Cities Outlook uses the Business Register and Employment Survey, which looks at jobs by workplace. The Government uses the Annual Population Survey (APS), which measures employment of residents.
No dataset is perfect but the reason we use BRES data is that it gives a more accurate picture of where the jobs are, rather than where employed people live. So using the APS data the Government relies on, a working person who lives in St Albans would be classed as employed in their home town of St Albans, even if their job was actually in London. And around three quarters of a million people commute in to London each day.
What’s more, if that person had two jobs, this wouldn’t show up in the data. The APS shows only whether you’re employed or not, irrespective of how many jobs you have or how many hours you work.
That’s also the reason we only go up to 2012, because the BRES data hasn’t been collected for 2013 yet.
So does this account for the differences between the datasets?
It partly accounts for the difference, but it doesn’t account for the whole difference. Another big difference is based on definitions of the ‘public’ and ‘private’ sector.
In 2012 the ONS changed the definition of the public sector, moving sixth form colleges from public to private. But they did not back date their figures. This means that calculations of private sector ‘growth’ would be boosted because sixth form college jobs have ‘moved’ from the public to the private sector. Our calculations suggest this accounts for 23 per cent of overall private sector employment growth outside Greater London, compared to just 7 per cent in it.
That’s why Cities Outlook uses the sectors public administration, education and health to define the public sector throughout the time period, rather than the ONS’s definition. It’s not perfect, but it is consistent.
OK, but it still is a big difference. Have you got any other datasets to back one or the other up?
Well, actually, yes. The ONS publishes a third dataset, Workforce Jobs. It says that between September 2011 and September 2013 (a slightly different time period to the one we used in Outlook), Greater London accounted for 50 per cent of all new private sector jobs created.
If we expand this to the greater South East (so as to include the whole of the London PUA area that we look at) this figure increases to 81 per cent, a similar figure to the one in Outlook.
Wow, the APS has really got it wrong then.
In fact, even the APS says that the Greater South East accounted for over 60 per cent of employment growth in the last year (2013).
Right, so all the datasets suggest that the recovery is very much south east led?

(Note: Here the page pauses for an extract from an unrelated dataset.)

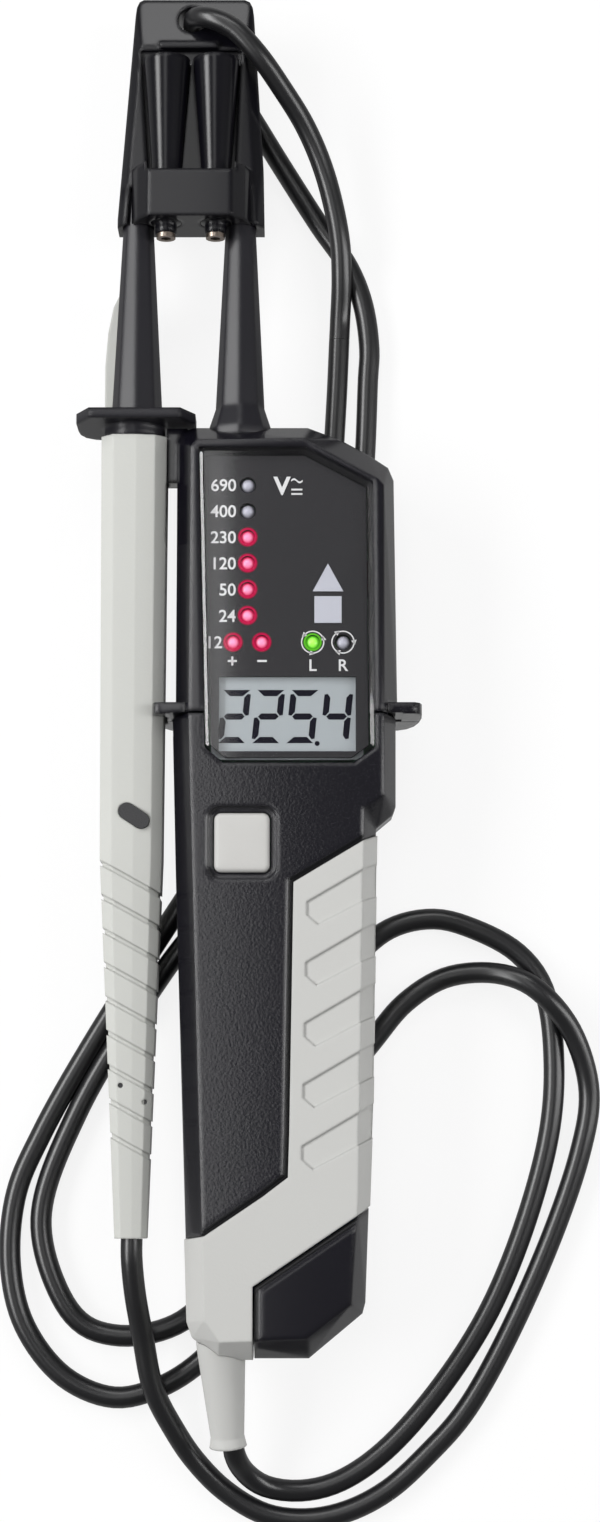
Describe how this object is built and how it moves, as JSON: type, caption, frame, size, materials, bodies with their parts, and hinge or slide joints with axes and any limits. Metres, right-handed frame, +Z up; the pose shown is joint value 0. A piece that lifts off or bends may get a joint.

That’s right. And that means in cities such as Glasgow and Bradford, it is likely to still feel very much like recession despite the national recovery. Making the most of cities throughout the UK, and helping the cities that are still not feeling the benefits of economic recovery, are where the focus of the debate should be.
Addendum: The blog was amended on 2nd July 2014 to reflect the accidental omission of the word ‘net’ when discussing net private sector jobs growth. The sentence now aligns with the commentary and analysis in Cities Outlook 2014.